■ **Short task**:
Exactly repeat the lines starting at the one that holds "Model this object" and ending at the one that holds "bend_r = 32; // [26:1:42]". Both end lines count; leave out everything else.

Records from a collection
● ● ● ● ● ● ●

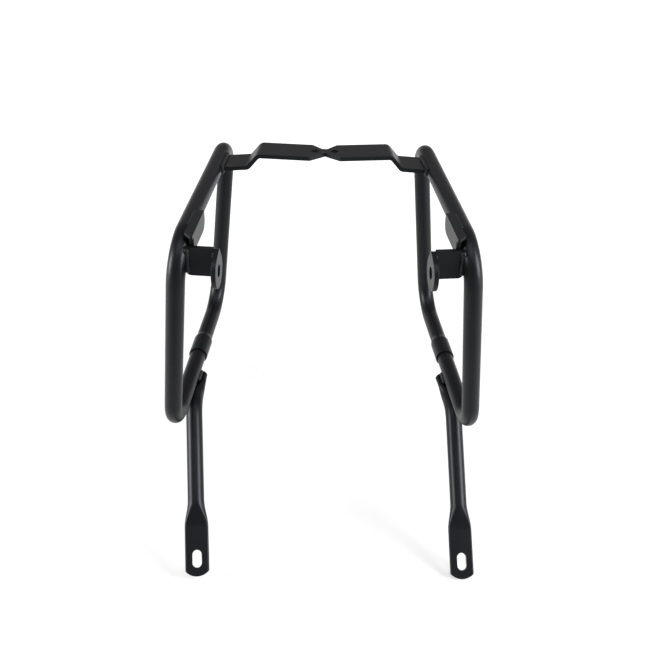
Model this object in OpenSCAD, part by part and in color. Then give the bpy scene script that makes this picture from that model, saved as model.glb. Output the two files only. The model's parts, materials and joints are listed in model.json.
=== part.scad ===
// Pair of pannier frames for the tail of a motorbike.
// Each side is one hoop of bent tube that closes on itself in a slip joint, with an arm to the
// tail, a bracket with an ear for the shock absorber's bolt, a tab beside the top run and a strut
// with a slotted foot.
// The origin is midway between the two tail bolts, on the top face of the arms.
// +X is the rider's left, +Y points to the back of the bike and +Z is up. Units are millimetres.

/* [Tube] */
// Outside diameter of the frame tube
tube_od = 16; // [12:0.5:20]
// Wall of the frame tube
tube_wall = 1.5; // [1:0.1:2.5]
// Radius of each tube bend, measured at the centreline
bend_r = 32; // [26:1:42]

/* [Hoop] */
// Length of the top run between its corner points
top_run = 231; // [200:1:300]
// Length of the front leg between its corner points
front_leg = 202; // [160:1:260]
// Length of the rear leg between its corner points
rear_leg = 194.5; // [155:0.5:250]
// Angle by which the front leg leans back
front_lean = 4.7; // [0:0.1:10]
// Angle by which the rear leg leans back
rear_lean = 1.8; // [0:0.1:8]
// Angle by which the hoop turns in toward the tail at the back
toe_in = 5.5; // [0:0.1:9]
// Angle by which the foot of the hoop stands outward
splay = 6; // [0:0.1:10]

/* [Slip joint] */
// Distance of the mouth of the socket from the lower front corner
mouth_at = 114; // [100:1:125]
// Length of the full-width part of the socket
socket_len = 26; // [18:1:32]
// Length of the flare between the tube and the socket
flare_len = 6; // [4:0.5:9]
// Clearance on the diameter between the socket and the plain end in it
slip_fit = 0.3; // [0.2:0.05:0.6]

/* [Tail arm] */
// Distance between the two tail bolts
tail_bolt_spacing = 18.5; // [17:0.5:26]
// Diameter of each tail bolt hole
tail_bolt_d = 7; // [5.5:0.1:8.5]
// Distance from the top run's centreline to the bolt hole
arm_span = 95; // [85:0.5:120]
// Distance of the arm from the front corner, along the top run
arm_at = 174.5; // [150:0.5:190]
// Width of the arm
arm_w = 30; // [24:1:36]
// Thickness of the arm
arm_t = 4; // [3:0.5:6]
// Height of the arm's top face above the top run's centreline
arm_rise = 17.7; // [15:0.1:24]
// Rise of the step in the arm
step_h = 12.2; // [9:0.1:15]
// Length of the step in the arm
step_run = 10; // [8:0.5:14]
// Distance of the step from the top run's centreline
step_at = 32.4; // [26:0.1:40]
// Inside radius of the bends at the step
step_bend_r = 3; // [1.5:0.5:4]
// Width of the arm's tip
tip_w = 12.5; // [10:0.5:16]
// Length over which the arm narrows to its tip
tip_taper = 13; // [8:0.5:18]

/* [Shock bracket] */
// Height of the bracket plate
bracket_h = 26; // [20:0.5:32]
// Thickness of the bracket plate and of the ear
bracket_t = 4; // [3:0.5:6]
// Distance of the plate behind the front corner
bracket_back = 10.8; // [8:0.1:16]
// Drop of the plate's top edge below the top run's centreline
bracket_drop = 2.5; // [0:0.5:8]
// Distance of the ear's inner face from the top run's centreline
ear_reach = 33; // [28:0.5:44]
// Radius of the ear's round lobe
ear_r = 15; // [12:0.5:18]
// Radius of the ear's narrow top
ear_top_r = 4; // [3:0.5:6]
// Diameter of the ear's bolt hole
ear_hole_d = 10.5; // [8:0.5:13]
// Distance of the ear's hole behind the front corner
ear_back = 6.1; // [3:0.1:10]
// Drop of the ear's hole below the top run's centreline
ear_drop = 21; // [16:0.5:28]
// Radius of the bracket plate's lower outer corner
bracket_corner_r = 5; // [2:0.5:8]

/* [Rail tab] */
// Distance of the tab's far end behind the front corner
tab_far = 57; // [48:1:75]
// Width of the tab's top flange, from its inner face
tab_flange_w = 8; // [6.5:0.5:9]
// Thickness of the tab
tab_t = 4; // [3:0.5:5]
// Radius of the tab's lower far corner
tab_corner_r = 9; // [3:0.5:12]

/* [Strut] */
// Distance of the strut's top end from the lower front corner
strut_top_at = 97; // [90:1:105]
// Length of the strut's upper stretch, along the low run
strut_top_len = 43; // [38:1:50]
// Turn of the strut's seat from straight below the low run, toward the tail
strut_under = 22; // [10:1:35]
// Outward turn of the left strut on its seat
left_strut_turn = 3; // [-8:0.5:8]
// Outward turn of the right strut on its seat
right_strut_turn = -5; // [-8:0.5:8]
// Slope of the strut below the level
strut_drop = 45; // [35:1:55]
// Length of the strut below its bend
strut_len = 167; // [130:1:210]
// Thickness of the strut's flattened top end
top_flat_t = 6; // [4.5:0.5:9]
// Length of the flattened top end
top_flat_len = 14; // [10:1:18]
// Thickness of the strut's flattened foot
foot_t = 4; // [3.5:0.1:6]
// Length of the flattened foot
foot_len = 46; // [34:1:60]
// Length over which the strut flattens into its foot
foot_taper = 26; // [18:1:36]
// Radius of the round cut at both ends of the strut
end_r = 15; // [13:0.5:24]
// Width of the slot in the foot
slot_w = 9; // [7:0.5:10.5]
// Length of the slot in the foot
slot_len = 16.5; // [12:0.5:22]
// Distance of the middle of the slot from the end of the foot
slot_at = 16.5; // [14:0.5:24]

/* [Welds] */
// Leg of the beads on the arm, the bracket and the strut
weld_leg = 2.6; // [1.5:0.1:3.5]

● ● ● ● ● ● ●

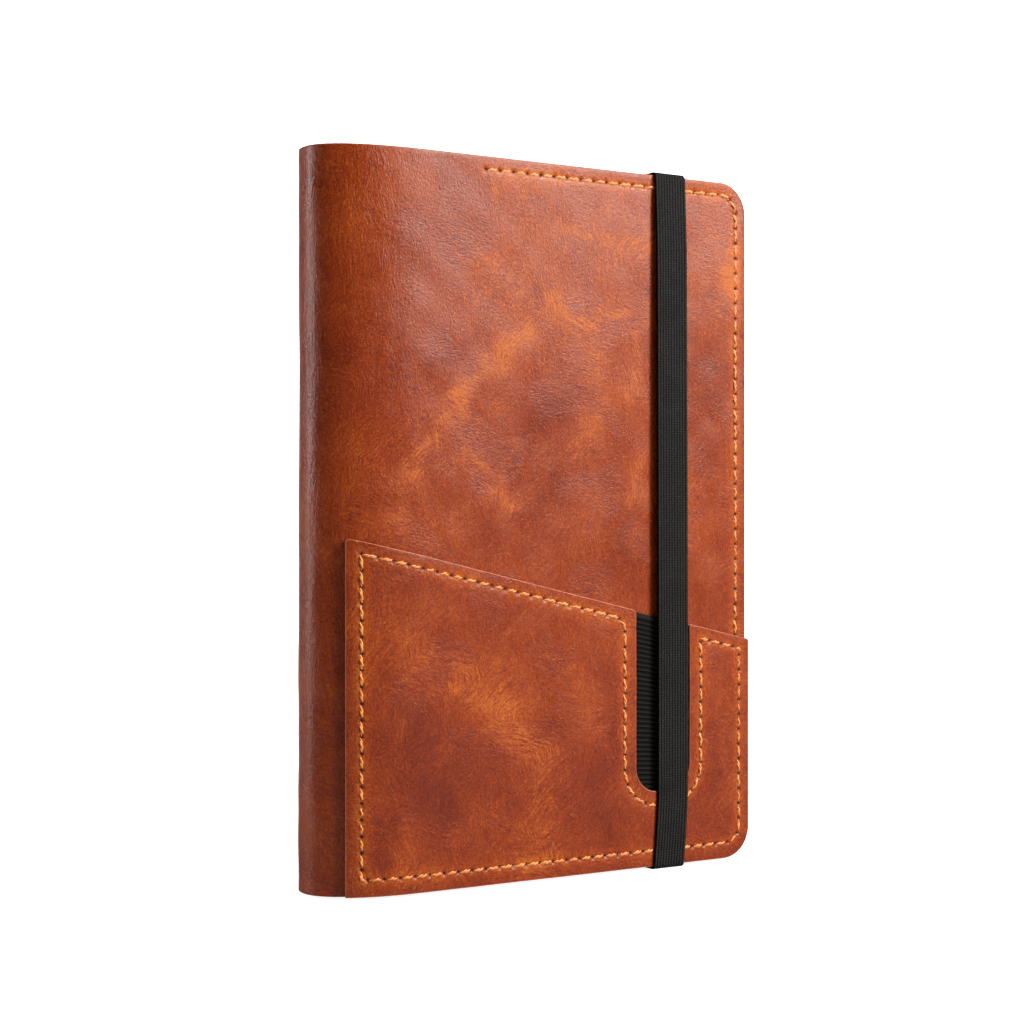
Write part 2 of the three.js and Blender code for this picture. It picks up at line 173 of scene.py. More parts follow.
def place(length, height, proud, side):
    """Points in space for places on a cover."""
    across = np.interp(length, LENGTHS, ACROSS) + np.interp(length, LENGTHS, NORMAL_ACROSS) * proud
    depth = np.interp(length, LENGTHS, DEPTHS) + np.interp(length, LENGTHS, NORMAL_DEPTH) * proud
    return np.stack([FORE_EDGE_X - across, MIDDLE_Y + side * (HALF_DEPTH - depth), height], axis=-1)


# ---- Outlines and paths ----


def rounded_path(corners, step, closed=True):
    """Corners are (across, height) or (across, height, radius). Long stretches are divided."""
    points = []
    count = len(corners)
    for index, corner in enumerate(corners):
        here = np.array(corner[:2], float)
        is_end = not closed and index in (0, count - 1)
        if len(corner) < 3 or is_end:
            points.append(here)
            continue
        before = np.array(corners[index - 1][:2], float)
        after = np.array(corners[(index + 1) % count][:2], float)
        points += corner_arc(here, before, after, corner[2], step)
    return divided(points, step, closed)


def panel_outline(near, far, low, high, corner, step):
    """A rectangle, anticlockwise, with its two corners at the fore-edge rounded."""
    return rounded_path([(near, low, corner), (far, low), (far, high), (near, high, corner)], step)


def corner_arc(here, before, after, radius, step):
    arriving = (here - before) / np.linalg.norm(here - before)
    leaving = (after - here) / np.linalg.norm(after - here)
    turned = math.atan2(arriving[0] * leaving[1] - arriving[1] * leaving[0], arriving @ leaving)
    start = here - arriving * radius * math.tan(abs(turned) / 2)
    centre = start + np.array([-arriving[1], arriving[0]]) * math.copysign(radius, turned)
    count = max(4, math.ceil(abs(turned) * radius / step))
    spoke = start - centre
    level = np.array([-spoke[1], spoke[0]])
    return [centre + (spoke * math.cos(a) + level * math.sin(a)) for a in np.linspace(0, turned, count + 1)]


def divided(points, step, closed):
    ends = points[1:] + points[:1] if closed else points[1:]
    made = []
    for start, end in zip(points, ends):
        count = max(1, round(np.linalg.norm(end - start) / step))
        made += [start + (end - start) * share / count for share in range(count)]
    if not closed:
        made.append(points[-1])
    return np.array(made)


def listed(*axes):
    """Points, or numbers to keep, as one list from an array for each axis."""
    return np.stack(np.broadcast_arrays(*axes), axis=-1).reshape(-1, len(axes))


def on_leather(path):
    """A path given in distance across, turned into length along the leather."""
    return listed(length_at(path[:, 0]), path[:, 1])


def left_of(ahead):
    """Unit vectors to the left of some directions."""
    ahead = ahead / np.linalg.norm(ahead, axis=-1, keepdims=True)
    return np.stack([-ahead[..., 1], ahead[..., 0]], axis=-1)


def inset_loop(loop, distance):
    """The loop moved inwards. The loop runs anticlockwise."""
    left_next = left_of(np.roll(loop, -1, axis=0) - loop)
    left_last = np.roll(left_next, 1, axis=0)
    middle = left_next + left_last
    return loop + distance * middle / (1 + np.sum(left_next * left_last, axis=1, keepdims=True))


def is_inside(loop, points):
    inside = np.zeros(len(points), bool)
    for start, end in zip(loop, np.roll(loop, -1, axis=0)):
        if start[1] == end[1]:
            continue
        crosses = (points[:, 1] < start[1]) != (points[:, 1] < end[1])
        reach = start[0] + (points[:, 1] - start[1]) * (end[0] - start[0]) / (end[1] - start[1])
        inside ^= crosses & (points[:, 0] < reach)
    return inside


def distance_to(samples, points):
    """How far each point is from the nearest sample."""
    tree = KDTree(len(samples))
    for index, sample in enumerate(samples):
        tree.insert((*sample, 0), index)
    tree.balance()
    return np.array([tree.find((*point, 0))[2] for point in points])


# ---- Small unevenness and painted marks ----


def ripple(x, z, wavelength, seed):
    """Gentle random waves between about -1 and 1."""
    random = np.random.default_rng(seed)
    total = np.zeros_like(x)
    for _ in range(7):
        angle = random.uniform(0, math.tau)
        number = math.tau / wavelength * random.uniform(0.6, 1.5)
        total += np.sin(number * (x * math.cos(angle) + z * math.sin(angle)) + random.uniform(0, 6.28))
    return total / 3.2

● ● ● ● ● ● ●

■ **Solution for this task**:
Model this object in OpenSCAD, part by part and in color. Then give the bpy scene script that makes this picture from that model, saved as model.glb. Output the two files only. The model's parts, materials and joints are listed in model.json.
=== part.scad ===
// Pair of pannier frames for the tail of a motorbike.
// Each side is one hoop of bent tube that closes on itself in a slip joint, with an arm to the
// tail, a bracket with an ear for the shock absorber's bolt, a tab beside the top run and a strut
// with a slotted foot.
// The origin is midway between the two tail bolts, on the top face of the arms.
// +X is the rider's left, +Y points to the back of the bike and +Z is up. Units are millimetres.

/* [Tube] */
// Outside diameter of the frame tube
tube_od = 16; // [12:0.5:20]
// Wall of the frame tube
tube_wall = 1.5; // [1:0.1:2.5]
// Radius of each tube bend, measured at the centreline
bend_r = 32; // [26:1:42]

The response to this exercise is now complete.